_Working data_.
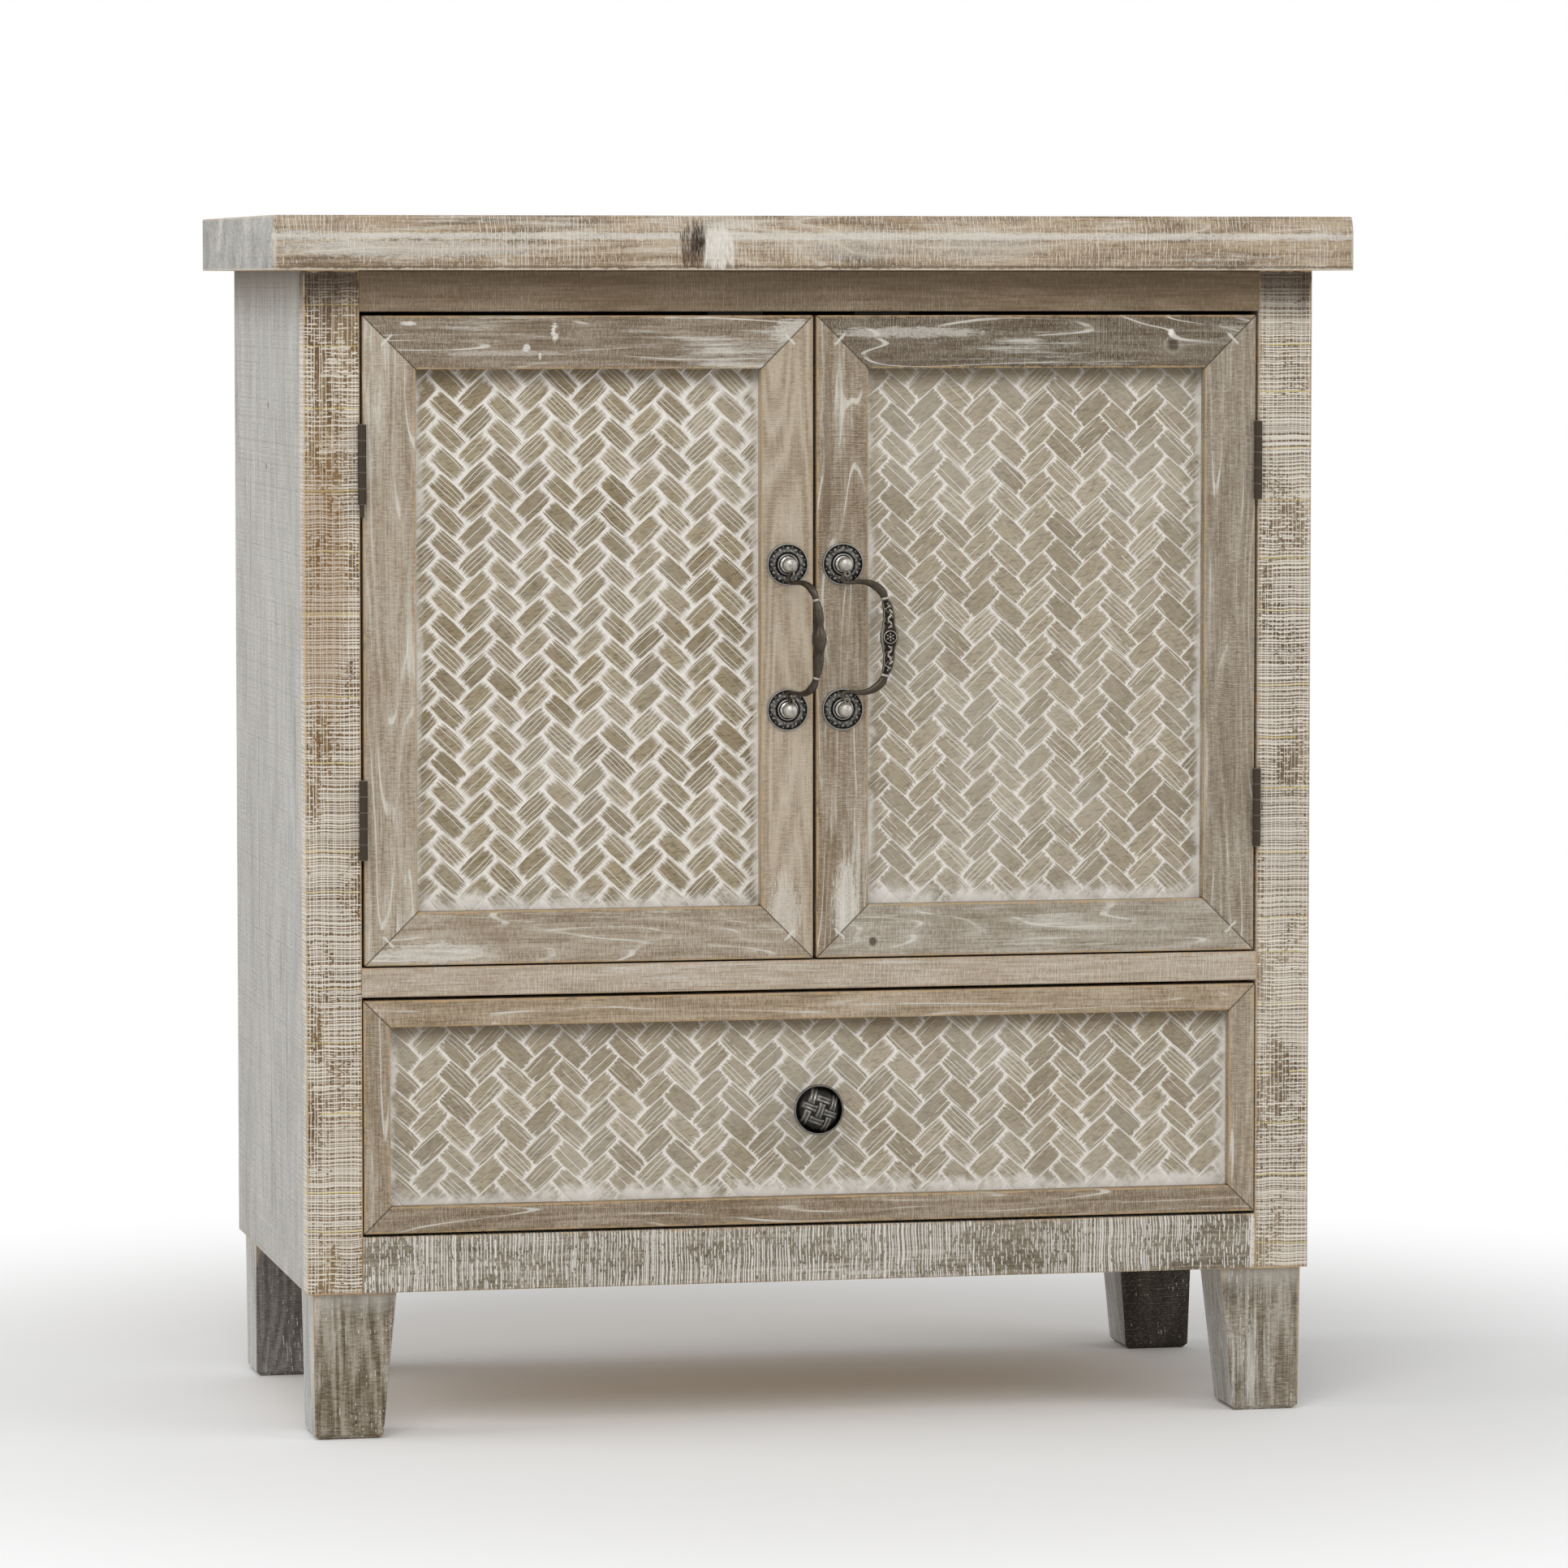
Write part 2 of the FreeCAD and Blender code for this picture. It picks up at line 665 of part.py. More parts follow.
def stud_nut(place):
    """A plain nut on the stud, against the door's back."""
    turn = 2 * math.pi / NUT_SIDES
    corners = [
        place + V(NUT_RADIUS * math.cos(i * turn), DOOR_THICKNESS, NUT_RADIUS * math.sin(i * turn))
        for i in range(NUT_SIDES)
    ]
    seat = place + BACKWARD * DOOR_THICKNESS
    hole = drill(STUD_RADIUS + SCREW_CLEARANCE, NUT_THICKNESS, seat, BACKWARD)
    return prism(corners, BACKWARD * NUT_THICKNESS).cut(hole)


def at_posts(make, post_x):
    """A handle piece made at both posts of a door."""
    return [make(V(post_x, 0, z)) for z in post_heights()]


def bail_stations():
    """Centre, half width and half thickness of each section, from the upper pin to the lower one."""
    half = POST_SPACING / 2
    pin_end = half - POST_HEAD_RADIUS
    upper = [(0.0, pin_end, BAIL_PIN_RADIUS, BAIL_PIN_RADIUS)]
    for reach, height, width, thickness in BAIL_SHARES:
        upper.append((
            reach * BAIL_REACH,
            height * half,
            width * GRIP_HALF_WIDTH,
            thickness * GRIP_HALF_THICKNESS,
        ))
    lower = [(reach, -height, width, thickness) for reach, height, width, thickness in reversed(upper)]
    return upper + [(BAIL_REACH, 0.0, GRIP_HALF_WIDTH, GRIP_HALF_THICKNESS)] + lower


def finer(stations):
    """The stations with even steps put in between them on a smooth line, with its direction at each."""
    places = [V(0, -reach, height) for reach, height, width, thickness in stations]
    line = Part.BSplineCurve()
    line.interpolate(Points=places, InitialTangent=-UP, FinalTangent=-UP)
    found = []
    for index in range((len(stations) - 1) * BAIL_STEPS + 1):
        before = min(index // BAIL_STEPS, len(stations) - 2)
        share = index / BAIL_STEPS - before
        low, high = line.parameter(places[before]), line.parameter(places[before + 1])
        at = low + share * (high - low)
        half_width, half_thickness = (
            stations[before][k] + share * (stations[before + 1][k] - stations[before][k]) for k in (2, 3)
        )
        found.append((line.value(at), line.tangent(at)[0], half_width, half_thickness))
    return found


def bail(post_x, turn):
    """The bail, skinned round sections square to its line, with a pin at each end, at its rest turn."""
    step = 2 * math.pi / BAIL_SIDES
    rings = []
    for place, along, half_width, half_thickness in finer(bail_stations()):
        wide = along.cross(ACROSS) * half_width
        thick = ACROSS * half_thickness
        rings.append([
            place + wide * math.cos(i * step) + thick * math.sin(i * step) for i in range(BAIL_SIDES)
        ])
    pin_start = POST_SPACING / 2 - POST_HEAD_RADIUS
    upper_pin = rod(BAIL_PIN_RADIUS, BAIL_PIN_LENGTH, UP * pin_start, UP, PIN_SIDES)
    lower_pin = rod(BAIL_PIN_RADIUS, BAIL_PIN_LENGTH, UP * -pin_start, -UP, PIN_SIDES)
    whole = flat_faced(rings, False).fuse([upper_pin, lower_pin])
    whole.rotate(V(0, 0, 0), UP, turn)
    return whole.translated(V(post_x, -PIVOT_OUT, HANDLE_Z))


# Magnetic catches under the front cleat, with a strike plate on each door

def catches():
    y = (DOOR_THICKNESS + STRIKE_THICKNESS + SEAT_CLEARANCE,)
    y += (y[0] + CATCH_DEPTH,)
    z = (BODY_TOP_Z - CLEAT_HEIGHT - CATCH_HEIGHT, BODY_TOP_Z - CLEAT_HEIGHT)
    return both_sides(block((CATCH_FROM_MIDDLE, CATCH_FROM_MIDDLE + CATCH_WIDTH), y, z))


def right_strike():
    middle = CATCH_FROM_MIDDLE + CATCH_WIDTH / 2
    top = BODY_TOP_Z - CLEAT_HEIGHT - CATCH_HEIGHT / 2 + STRIKE_HEIGHT / 2
    top = min(top, DOOR_Z[1] - ARRIS)
    x = (middle - STRIKE_WIDTH / 2, middle + STRIKE_WIDTH / 2)
    return block(x, (DOOR_THICKNESS, DOOR_THICKNESS + STRIKE_THICKNESS), (top - STRIKE_HEIGHT, top))


# Drawer: a mitred front with a carved panel, screwed to a box that slides on wooden runners

DRAWER_FRONT_X = (-DRAWER_X, DRAWER_X)
DRAWER_FRAME = (DRAWER_MEMBER_WIDTH, DRAWER_FRONT_THICKNESS, DRAWER_RECESS, DRAWER_REBATE)
KNOB_PLACE = V(0, DRAWER_RECESS, (DRAWER_Z[0] + DRAWER_Z[1]) / 2)
BOX_BASE_Z = DRAWER_SILL_Z + RUNNER_THICKNESS + SEAT_CLEARANCE
BOX_Z = (BOX_BASE_Z, BOX_BASE_Z + BOX_HEIGHT)
BOX_Y = (DRAWER_FRONT_THICKNESS, INSIDE_BACK_Y - BOX_BACK_ROOM)


def knob_screw_hole():
    """The hole that the knob's screw passes through, from the panel's face to the box's inside."""
    length = BOX_Y[0] + BOX_WALL - DRAWER_RECESS
    return drill(KNOB_SCREW_RADIUS + SCREW_CLEARANCE, length, KNOB_PLACE, BACKWARD)


def box_bottom(clearance):
    """The drawer's bottom in its grooves, or the groove cutter when it is given a clearance."""
    low = BOX_Z[0] + BOX_BOTTOM_RAISE
    edge = BOX_X - BOX_WALL + BOX_GROOVE + clearance
    y = (BOX_Y[0] + BOX_WALL - BOX_GROOVE - clearance, BOX_Y[1] - BOX_WALL + BOX_GROOVE + clearance)
    return block((-edge, edge), y, (low - clearance, low + BOX_BOTTOM_THICKNESS + clearance))


def drawer_parts():
    bottom, right, top, left = frame_members(DRAWER_FRONT_X, DRAWER_Z, *DRAWER_FRAME)
    panel = framed_panel(DRAWER_FRONT_X, DRAWER_Z, *DRAWER_FRAME).cut(knob_screw_hole())
    groove = box_bottom(PANEL_CLEARANCE)
    behind = BOX_Y[0] + BOX_WALL
    box_front = block((-BOX_X, BOX_X), (BOX_Y[0], behind), BOX_Z)
    box_left = block((-BOX_X, -BOX_X + BOX_WALL), (behind, BOX_Y[1]), BOX_Z)
    inner = BOX_X - BOX_WALL
    box_back = block((-inner, inner), (BOX_Y[1] - BOX_WALL, BOX_Y[1]), BOX_Z)
    return {
        "drawer_front_bottom_member": bottom,
        "drawer_front_right_member": right,
        "drawer_front_top_member": top,
        "drawer_front_left_member": left,
        "drawer_front_panel": panel,
        "drawer_box_front": box_front.cut(groove).cut(knob_screw_hole()),
        "drawer_box_left_side": box_left.cut(groove),
        "drawer_box_right_side": mirrored(box_left).cut(groove),
        "drawer_box_back": box_back.cut(groove),
        "drawer_box_bottom": box_bottom(0),
        "knob": knob(),
        "knob_screw": knob_screw(),
    }


def knob():
    """A flanged base, a waisted neck and a broad domed head inside a raised rim, with a blind hole behind."""
    rim_inner = KNOB_RADIUS - KNOB_RIM_WIDTH
    hole = KNOB_SCREW_RADIUS + SCREW_CLEARANCE
    base = (KNOB_BASE_RADIUS, KNOB_BASE_HEIGHT)
    waist = (KNOB_NECK_RADIUS, (KNOB_BASE_HEIGHT + KNOB_UNDERSIDE_OUT) / 2)
    under_head = ((KNOB_BASE_RADIUS + KNOB_NECK_RADIUS) / 2, KNOB_UNDERSIDE_OUT)
    head_side = (KNOB_RADIUS - KNOB_RIM_WIDTH / 2, (KNOB_UNDERSIDE_OUT + KNOB_RIM_OUT) / 2)
    rim = (KNOB_RADIUS, KNOB_RIM_OUT)
    outline = [(hole, KNOB_SCREW_IN_KNOB), (hole, 0), (KNOB_BASE_RADIUS, 0), base]
    outline += bend(base, waist, under_head)
    outline += bend(under_head, head_side, rim)
    outline.append((rim_inner, KNOB_RIM_OUT))
    outline += dome(rim_inner, KNOB_RIM_OUT - KNOB_RIM_STEP, KNOB_PROJECTION)
    return turned(outline, KNOB_PLACE, KNOB_SIDES)


def knob_screw():
    """The screw from inside the box, with a flat head."""
    seat = V(KNOB_PLACE.x, BOX_Y[0] + BOX_WALL, KNOB_PLACE.z)
    length = seat.y - DRAWER_RECESS + KNOB_SCREW_IN_KNOB - SCREW_CLEARANCE
    shank = rod(KNOB_SCREW_RADIUS, length, seat, -BACKWARD)
    head = rod(KNOB_SCREW_HEAD_RADIUS, KNOB_SCREW_HEAD, seat, BACKWARD)
    return shank.fuse(head)


def left_runner():
    """An L-shaped runner on the bottom panel: a ledge under the box and a guide beside it."""
    guide = -(BOX_X + GUIDE_CLEARANCE)
    ledge = DRAWER_SILL_Z + RUNNER_THICKNESS
    points = [
        V(-INSIDE_X, FRAME_THICKNESS, DRAWER_SILL_Z),
        V(-INSIDE_X + RUNNER_WIDTH, FRAME_THICKNESS, DRAWER_SILL_Z),
        V(-INSIDE_X + RUNNER_WIDTH, FRAME_THICKNESS, ledge),
        V(guide, FRAME_THICKNESS, ledge),
        V(guide, FRAME_THICKNESS, ledge + GUIDE_HEIGHT),
        V(-INSIDE_X, FRAME_THICKNESS, ledge + GUIDE_HEIGHT),
    ]
    return prism(points, BACKWARD * (INSIDE_BACK_Y - FRAME_THICKNESS))


# The whole cabinet, node by node

def all_nodes():
    nodes = {
        "top_board": top_board(),
        "top_cleats": top_cleats(),
        "left_stile": left_stile(),
        "right_stile": mirrored(left_stile()),
        "top_rail": top_rail(),
        "mid_rail": mid_rail(),
        "bottom_rail": bottom_rail(),
        "left_side_panel": left_side_panel(),
        "right_side_panel": mirrored(left_side_panel()),
        "back_panel": back_panel(),
        "bottom_panel": inside_board(DRAWER_SILL_Z),
        "bay_floor": inside_board(DOOR_SILL_Z),
        "shelf": shelf(),
        "shelf_pegs": shelf_pegs(),
        "front_left_leg": left_leg(True),
        "front_right_leg": mirrored(left_leg(True)),
        "back_left_leg": left_leg(False),
        "back_right_leg": mirrored(left_leg(False)),
        "corner_blocks": all_corners(left_corner_block),
        "leg_bolts": all_corners(left_leg_bolt),
        "drawer_runners": both_sides(left_runner()),
        "door_catches": catches(),
        "left_hinge_frame_leaves": left_leaves(True),
        "right_hinge_frame_leaves": right_leaves(True),
        "hinge_pins": hinge_pins(),
        "left_hinge_door_leaves": left_leaves(False),
        "right_hinge_door_leaves": right_leaves(False),
        "left_door_strike": mirrored(right_strike()),
        "right_door_strike": right_strike(),
        "left_handle_rosettes": at_posts(rosette, -POST_X),
        "right_handle_rosettes": at_posts(rosette, POST_X),
        "left_handle_posts": at_posts(post, -POST_X),
        "right_handle_posts": at_posts(post, POST_X),
        "left_handle_nuts": at_posts(stud_nut, -POST_X),
        "right_handle_nuts": at_posts(stud_nut, POST_X),
        "left_bail": bail(-POST_X, LEFT_BAIL_TURN),
        "right_bail": bail(POST_X, RIGHT_BAIL_TURN),
    }
    nodes.update(left_door_parts())
    nodes.update(right_door_parts())
    nodes.update(drawer_parts())
    return nodes


os.makedirs("parts", exist_ok=True)
for name, made in all_nodes().items():
    whole = Part.makeCompound(made) if isinstance(made, list) else made
    whole.translated(V(0, -MIDDLE_Y, 0)).exportStep("parts/" + name + ".step")
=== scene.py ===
"""Dresses the carved, whitewashed cabinet: its woods, its carving, its handles and its knob."""

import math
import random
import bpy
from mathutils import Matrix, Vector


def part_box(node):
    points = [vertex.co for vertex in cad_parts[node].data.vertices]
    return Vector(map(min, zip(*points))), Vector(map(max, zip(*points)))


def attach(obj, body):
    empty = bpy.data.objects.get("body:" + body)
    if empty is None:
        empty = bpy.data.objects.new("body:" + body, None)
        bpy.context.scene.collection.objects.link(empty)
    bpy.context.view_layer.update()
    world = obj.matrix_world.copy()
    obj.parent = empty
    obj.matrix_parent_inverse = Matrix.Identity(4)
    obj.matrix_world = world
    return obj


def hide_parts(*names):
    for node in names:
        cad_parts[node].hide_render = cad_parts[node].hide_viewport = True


bl_info = {
    "name": "Whitewashed Carved Cabinet",
    "version": (1, 0, 0),
    "blender": (4, 5, 0),
    "location": "View3D > Sidebar > Cabinet",
    "description": "Dresses a small cabinet with carved doors in its woods, metals and carving",
    "category": "Add Mesh",
}

from contextlib import contextmanager

import bmesh
import bpy
from bpy.props import FloatProperty, FloatVectorProperty, IntProperty, PointerProperty
from mathutils import Matrix, Vector

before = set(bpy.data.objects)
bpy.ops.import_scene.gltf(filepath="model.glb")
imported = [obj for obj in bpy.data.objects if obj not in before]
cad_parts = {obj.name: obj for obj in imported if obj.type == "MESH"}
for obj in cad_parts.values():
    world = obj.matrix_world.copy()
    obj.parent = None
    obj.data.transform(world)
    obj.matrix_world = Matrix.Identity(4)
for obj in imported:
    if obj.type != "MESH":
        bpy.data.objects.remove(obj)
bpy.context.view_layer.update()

MM = 0.001
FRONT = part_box("left_stile")[0].y
TOP_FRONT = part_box("top_board")[0].y


# ---------------------------------------------------------------- modelling by hand

def set_aside():
    """Leaves edit mode and lets go of everything."""
    if bpy.context.object and bpy.context.object.mode != "OBJECT":
        bpy.ops.object.mode_set(mode="OBJECT")
    bpy.ops.object.select_all(action="DESELECT")


def take_up(piece):
    """Selects one piece and makes it the active one."""
    set_aside()
    piece.select_set(True)
    bpy.context.view_layer.objects.active = piece


@contextmanager
def at_the_bench(piece):
    """Edit mode on one piece, with all of it selected at the start."""
    take_up(piece)
    bpy.ops.object.mode_set(mode="EDIT")
    bpy.ops.mesh.select_all(action="SELECT")
    yield
    bpy.ops.object.mode_set(mode="OBJECT")


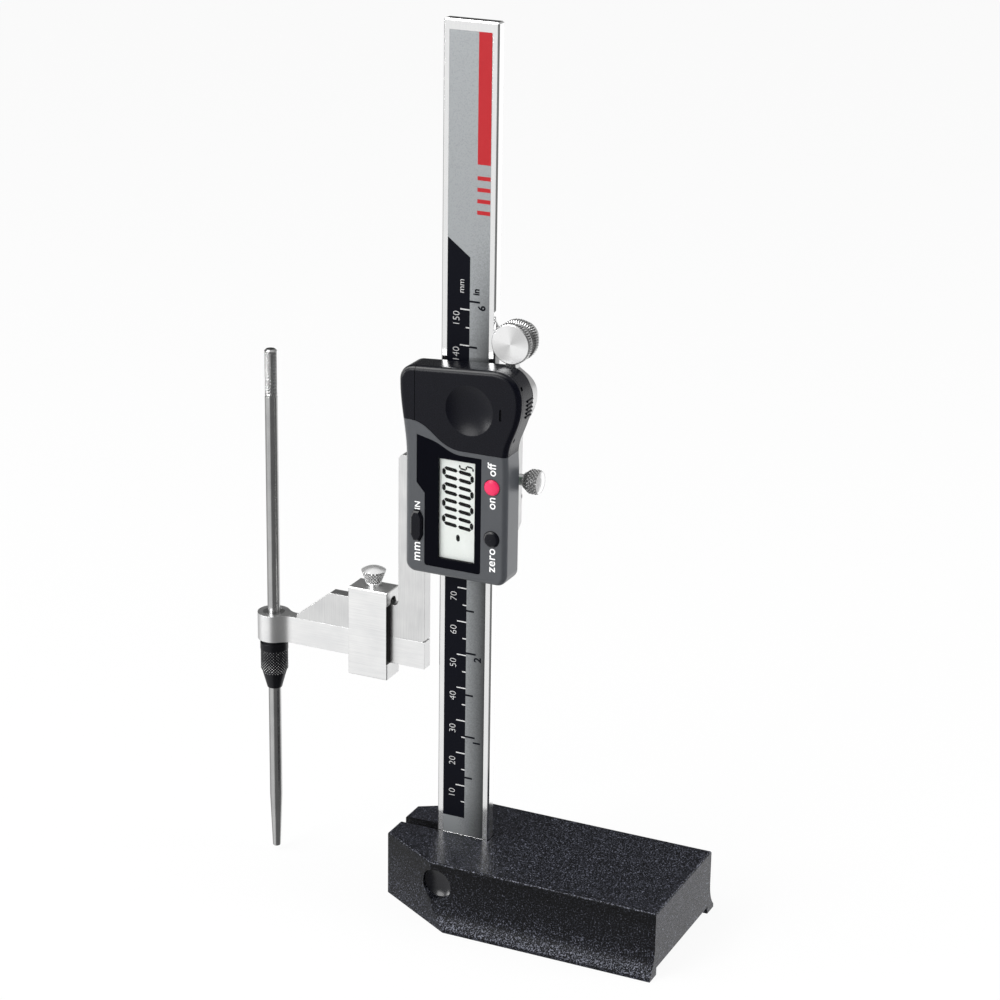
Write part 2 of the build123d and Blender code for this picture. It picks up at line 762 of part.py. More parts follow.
with BuildPart() as battery_cover:
    with BuildSketch(front(cover_back - slide_clearance)):
        add(housing_outline())
    extrude(amount=cover_thickness - slide_clearance)
    fillet(battery_cover.faces().sort_by(Axis.Y)[0].outer_wire().edges(), housing_edge_radius)
    with BuildSketch(front(cover_back)):
        add(division_side(low_edge, -slide_clearance))
        with Locations((cover_seam_x, 0)):
            Rectangle(3 * housing_bulge_right, 2 * high_edge, align=(Align.MAX, Align.CENTER))
    extrude(amount=cover_thickness, mode=Mode.SUBTRACT)
    with BuildSketch(front(cover_back)):
        for height in guide_heights:
            with Locations((guide_left, height)):
                Rectangle(guide_right - guide_left, guide_size, align=(Align.MIN, Align.CENTER))
    extrude(amount=slide_clearance)
    with BuildSketch(front(cover_back)):
        for height in guide_heights:
            with Locations((guide_left, height)):
                Rectangle(guide_right - guide_left, guide_size, align=(Align.MIN, Align.CENTER))
    extrude(amount=-guide_size)
    # round dish for the thumb, and a short grip mark beside it
    dish_sphere = (dish_radius ** 2 + dish_depth ** 2) / (2 * dish_depth)
    with Locations((cell_x, housing_front + dish_depth - dish_sphere, jaw_height + cell_height)):
        Sphere(dish_sphere, mode=Mode.SUBTRACT)
    with BuildSketch(front(housing_front)):
        with Locations((grip_mark_x, cell_height)):
            SlotOverall(grip_mark_length, 0.7, rotation=90)
    extrude(amount=-0.5, mode=Mode.SUBTRACT)
finish(battery_cover.part, "battery_cover")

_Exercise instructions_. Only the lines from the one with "for name, made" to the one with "if empty is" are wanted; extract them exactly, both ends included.

_Solution to the exercise_.
for name, made in all_nodes().items():
    whole = Part.makeCompound(made) if isinstance(made, list) else made
    whole.translated(V(0, -MIDDLE_Y, 0)).exportStep("parts/" + name + ".step")
=== scene.py ===
"""Dresses the carved, whitewashed cabinet: its woods, its carving, its handles and its knob."""

import math
import random
import bpy
from mathutils import Matrix, Vector


def part_box(node):
    points = [vertex.co for vertex in cad_parts[node].data.vertices]
    return Vector(map(min, zip(*points))), Vector(map(max, zip(*points)))


def attach(obj, body):
    empty = bpy.data.objects.get("body:" + body)
    if empty is None:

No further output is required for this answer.